Winter Olympics: Doping shadow falls again on past offender Russia

SOCHI (AFP) - Russia goes into the Winter Olympic Games facing renewed scrutiny of its record on doping, despite years of efforts aimed at shedding its reputation as one of the worst drug offenders in sport.

The nightmare of many Russian sports officials came true in the days leading up to the Olympics when one of the potential female Russian stars of the Sochi Games, biathlete Irina Starykh, withdrew after an 'A' sample tested positive.

She is now waiting the 'B' sample result.

Meanwhile, Germany's WDR television broadcast an investigative report alleging its reporters had been offered a new muscle growth substance called "Full Size MGF" by Russian researchers in Moscow.

Russia has in the last years for the first time in its history moved to make genuine progress in the fight against doping, finally creating its own anti-doping agency Rusada in 2008.

The breaking point appears to have been a scandal that broke ahead of the 2010 Vancouver Olympics when three of Russia's best-known biathletes - Dmitry Yaroshenko, Albina Akhatova and Yekaterina Yuryeva - were disqualified for doping with blood booster EPO.

The scandal cast a shadow over Russia's participation in Vancouver and warnings from the very highest level in the IOC that Russia had to get serious.

And fast.

"I tend to be a glass half-full rather than a glass half-empty man. I think the Russians have learnt the message," was the cautious assessment of Craig Reedie, the president of the World Anti-Doping Agency (Wada), in Sochi.

Rusada is now carrying out regular testing of athletes, in work that is generally praised by international experts and has already uncovered scores of cheats.

But suspicions are taking longer to change and Russia seems far from being able to boast that its sport is clean.

Last month, London Olympics bronze swimming medallist and the pin-up of the sport in Russia, Yulia Efimova, was handed a provisional suspension after she tested positive for a banned steroid.

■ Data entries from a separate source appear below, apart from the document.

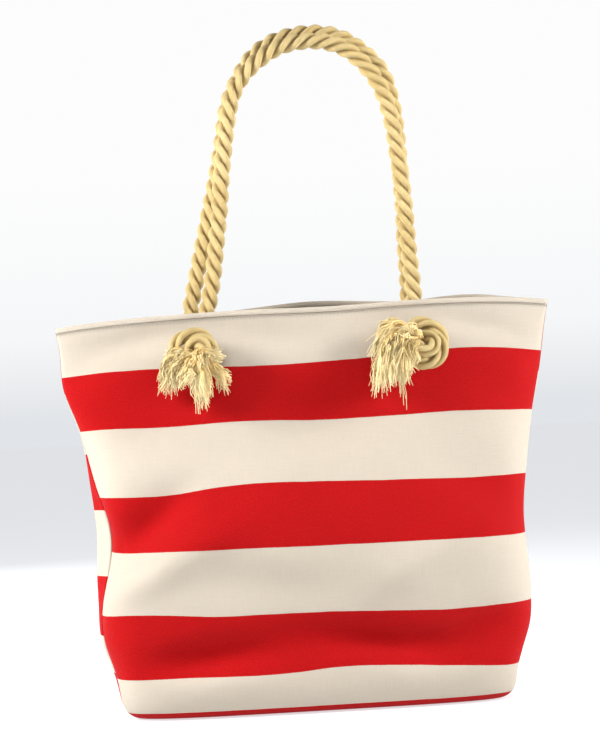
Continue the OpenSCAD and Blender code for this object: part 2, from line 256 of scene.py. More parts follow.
def to_sides(x, left, right):
    """A push away from the middle, in metres, from millimetres on the left and on the right."""
    return np.sign(x) * np.where(x < 0, left, right) * MM


def run_along(line):
    """Distance of each point of a line from its start."""
    return np.concatenate([[0], np.cumsum(np.linalg.norm(np.diff(line, axis=0), axis=1))])


def at_runs(stops, run, values):
    """What a line's points hold, at distances along it."""
    return np.stack([np.interp(stops, run, values[:, i]) for i in range(3)], 1)


def eyelet_middle(side):
    """Middle of a front eyelet, on the left with -1 and on the right with 1."""
    return np.array([side * EYELET_X, -surface_y(EYELET_X, EYELET_Z), EYELET_Z])


def cloth_rows():
    """Rows from the rim to the middle of the base: half width, half depth, height, shares of an inset."""
    near_rim = PANEL_TOP - RIM_BAND
    wall_z = np.concatenate([
        np.linspace(PANEL_TOP, near_rim, RIM_ROWS)[:-1], np.linspace(near_rim, TURN_H, WALL_ROWS),
    ])
    wall = np.stack([half_width(wall_z), half_depth(wall_z), wall_z, 1 + 0 * wall_z, 0 * wall_z], 1)
    angle = np.radians(np.linspace(0, 90, TURN_ROWS)[1:])
    lean = unit(np.stack([np.cos(angle) / TURN_D, np.sin(angle) / TURN_H], 1))
    turn = np.stack([
        FLAT_W + TURN_D * np.cos(angle), FLAT_D + TURN_D * np.cos(angle), TURN_H * (1 - np.sin(angle)),
        lean[:, 0], lean[:, 1],
    ], 1)
    share = np.linspace(1, 0, BASE_ROWS)[1:]
    base = np.stack([FLAT_W - (1 - share) * FLAT_D, share * FLAT_D, 0 * share, 0 * share, 1 + 0 * share], 1)
    return np.concatenate([wall, turn, base])


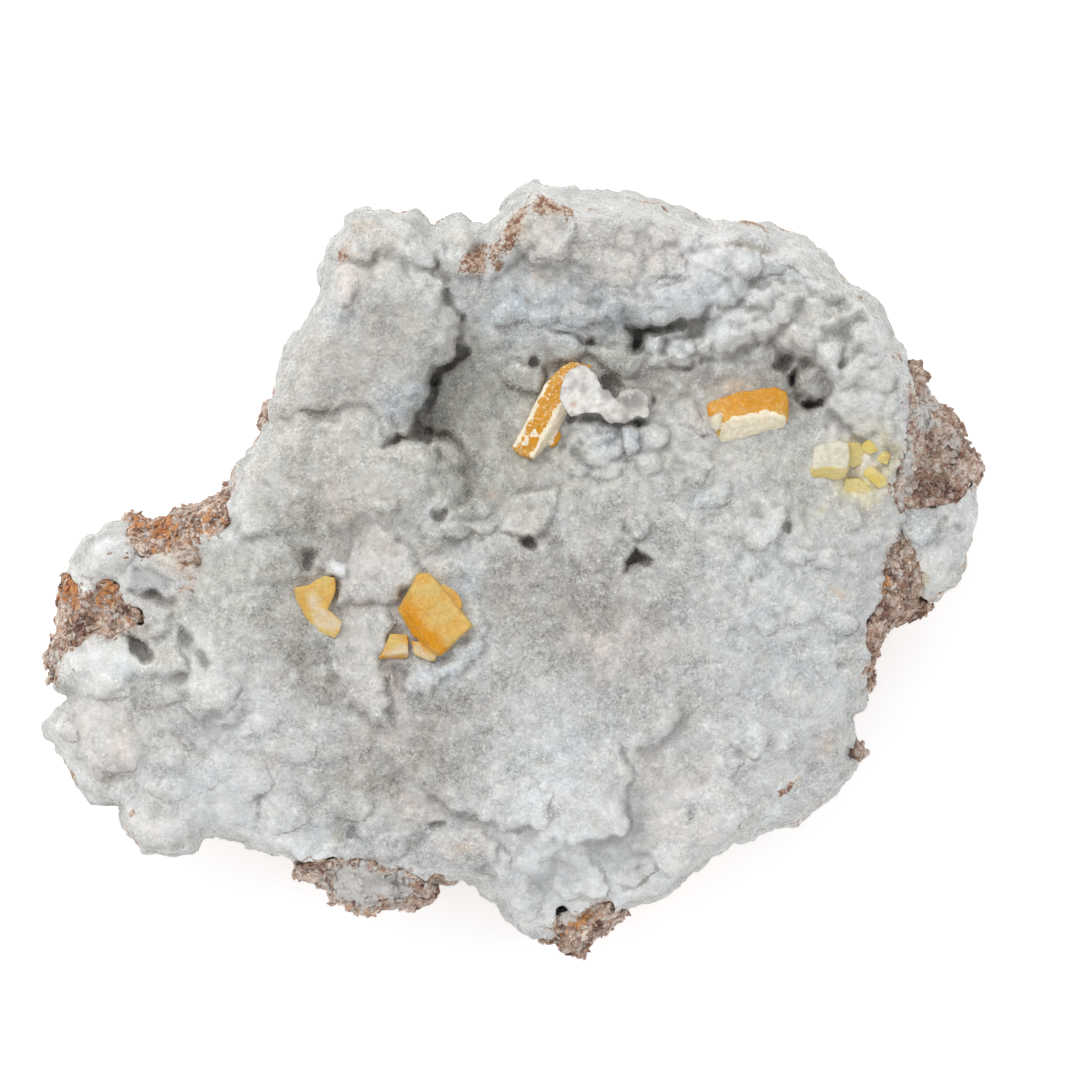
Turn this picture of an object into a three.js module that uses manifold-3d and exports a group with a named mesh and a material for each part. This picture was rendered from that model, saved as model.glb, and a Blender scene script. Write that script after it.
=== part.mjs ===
// A hand specimen of wulfenite: orange tabular crystals on a thick crust of drusy calcite, which
// grew over a block of brown limonite. The block shows where the crust has broken away, at the
// left corner, along the right flank and at two toes on the front edge. All the calcite that
// grew together is one piece, its domes, ledges and blades included.
//
// Millimetres, +Z up. X runs along the specimen's length and Y across it. The origin is under the
// middle of the specimen's box, on the surface that it rests on. The display face looks up.

import * as THREE from "three";
import { mergeVertices } from "three/addons/utils/BufferGeometryUtils.js";
import Module from "manifold-3d";

// Driving dimensions.
const FACE_LEVEL = 23; // height of the display face between its rises and hollows
const CRUST_THICKNESS = 5; // calcite over limonite, measured straight down
const CRUST_SKIRT = 9; // height of the crust's lower edge, where it hangs over the limonite
const CRUST_SKIRT_WAVE = 1.5; // how far that edge rises and falls
const CRUST_LIP = 12; // height at which the crust's side is upright
const CRUST_RIM = 4; // how far in from its outline the crust starts to round over
const CRUST_UNDERCUT = 1.6; // how far the skirt draws in below the lip
const ROCK_WAIST = 10; // height at which the limonite block is widest
const ROCK_RIM = 3; // how far in from its outline the limonite starts to round over
const BASE_INSET = 9.5; // from the block's outline to the flat patch that it rests on
const GAP = 0.3; // between a crystal and the crust that grew against it
const ROCK_GAP = 0.5; // how far the limonite is grown before the calcite is cut by it
const LOBE_SIDES = 14; // facets round a rounded mass of calcite, and from its top to its base
const LOBE_RINGS = 7;
const BLADE_BEVEL = 0.7; // along the edges of a blade of calcite
const TABLET_BEVEL = 0.2; // along a crystal's edges
const TABLET_CLIP = 0.16; // how much of a half side each corner of a crystal loses

// Outlines seen from above, counterclockwise.
const CRUST_OUTLINE = [
  [39.0, 10.0], [39.1, 15.0], [39.3, 19.0], [39.0, 23.0], [38.2, 25.5], [36.2, 27.5],
  [33.8, 29.3], [31.5, 31.5], [29.5, 33.3], [26.5, 34.6], [20.5, 34.9], [18.0, 36.0],
  [15.0, 37.2], [9.0, 37.9], [6.0, 38.4], [2.7, 38.8], [0.5, 38.0], [-0.7, 36.0],
  [-2.2, 34.5], [-4.0, 35.3], [-6.2, 35.7], [-7.4, 34.4], [-8.6, 35.8], [-11.0, 36.0],
  [-14.0, 36.5], [-16.3, 35.8], [-17.5, 33.5], [-18.8, 31.5], [-19.2, 27.5], [-21.0, 24.5],
  [-22.5, 22.5], [-23.5, 19.5], [-24.7, 17.0], [-24.9, 14.5], [-26.5, 12.0], [-28.5, 8.3],
  [-28.6, 6.0], [-29.8, 2.0], [-31.0, -2.0], [-33.5, -4.0], [-36.5, -6.5], [-41.5, -8.2],
  [-44.2, -10.2], [-44.6, -12.6], [-47.3, -15.2], [-46.6, -17.0], [-44.5, -20.5], [-43.0, -23.0],
  [-39.8, -23.8], [-39.0, -25.8], [-37.0, -28.0], [-34.5, -28.8], [-32.3, -28.5], [-30.5, -27.0],
  [-28.5, -26.8], [-25.5, -28.0], [-23.0, -28.7], [-21.5, -29.8], [-18.5, -29.6], [-12.8, -28.8],
  [-10.5, -30.0], [-7.8, -31.6], [-4.0, -31.6], [-2.5, -32.7], [-1.0, -34.8], [1.8, -36.8],
  [3.6, -36.8], [5.0, -33.8], [9.2, -32.8], [11.5, -34.4], [14.5, -33.3], [17.0, -31.0],
  [20.0, -29.0], [22.5, -27.5], [24.5, -27.3], [26.0, -26.2], [28.5, -25.6], [31.0, -23.5],
  [33.5, -21.5], [35.5, -18.7], [34.4, -16.5], [34.5, -14.8], [35.6, -12.8], [35.2, -11.0],
  [35.5, -8.0], [36.3, -5.0], [37.3, -2.0], [38.6, 2.0], [38.9, 6.0],
];
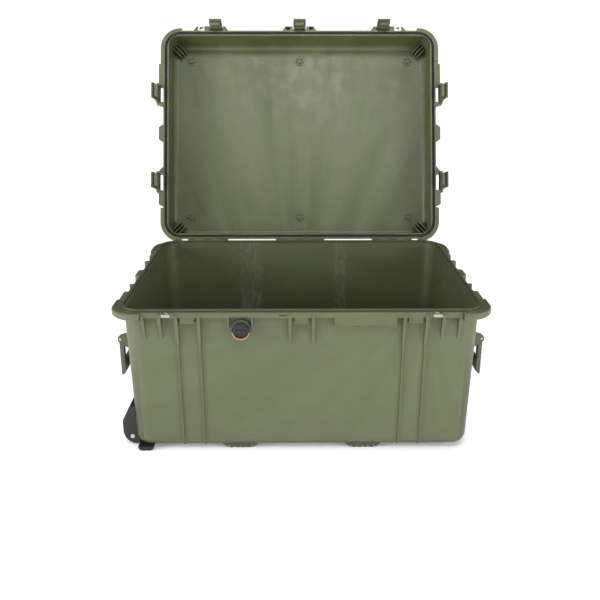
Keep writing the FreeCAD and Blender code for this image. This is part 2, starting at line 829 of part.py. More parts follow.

The positive test by Starykh, 26, sent shockwaves through biathlon and all Russian sport, although officials emphasise that the 'B' sample should be awaited before drawing conclusions.

She was seen as an up-and-coming golden girl of the ski-and-shoot discipline, Russia's second most-watched winter sport after ice hockey.

"I have fallen into a difficult situation and I feel obliged to announce my decision to leave the team for an indefinite period of time," she said in comments released by the Russian Biathlon Union.

"This news was hugely unexpected for me. Believe me, I really regret that this story has become linked to my name," she added.

What substance Starykh tested positive for has not been made public.

A second Russian biathlete also tested positive and has not been named officially. She is believed to be a well-known athlete who had previously served a doping ban but was not in the Olympic squad.

The news was a massive setback for biathlon in Russia, which is headed by the billionaire tycoon and Brooklyn Nets basketball team owner Mikhail Prokhorov.

One of Russia's senior biathlon coaches, the experienced German trainer Wolfgang Pichler, told Russian media that Starykh's exit on the eve of the Olympics would not hurt the results but the image of Russia.

"Whenever there is a good result someone is going to point the finger. This is very sad," he said.

Meanwhile there are also questions over the Mechano Growth Factor offered to the WDR team in Moscow. They were offered 100mg of the substance for US$100,000 (S$127,000) by a researcher linked to the Russian Academy of Sciences. So far it has only been tested on animals.